The paper is divided into three substantive sections. Part II outlines the three cases that form the background to this study. In Part III, I discuss the criticism directed towards the court in the aftermath of each judgment. This is organised thematically to illustrate that the same arguments reappear in repackaged form. As this study reveals, two key themes recur in New Right commentary. First, that the High Court’s decision is somehow undemocratic, either because it has prioritised the interests of Indigenous Australians over non-Indigenous Australians or because the judges have acted as politicians. Second, that the High Court has acted illegitimately by rewriting Australia’s history or by seeking to impute moral responsibility on contemporary Australians for the ‘supposed’ sins of our ancestors. In either case, New Right criticism fixed on the Court misrepresents the law in rhetorically inflammatory ways that help to fuel their larger political narrative. 

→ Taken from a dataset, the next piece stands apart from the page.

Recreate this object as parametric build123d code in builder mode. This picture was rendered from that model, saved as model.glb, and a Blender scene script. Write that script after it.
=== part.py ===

In Part IV, I demonstrate that these same themes are often used to dismiss contemporary calls for broader constitutional reform. Drawing on quotes from major players in the debate, I argue that these attacks appear to be motivated by an anxiety over Australia’s claim to sovereignty. At root in the New Right’s opposition to Aboriginal rights in the High Court is a recognition (unconscious or otherwise) that the sovereign pillars of Australia are both ‘morally suspect’ and ‘legally shaky’. As Australia inches closer towards constitutional reform, the legal baselessness and political ferocity of New Right criticism suggests that perhaps the movement understands that the Australian people do not share their same anxieties.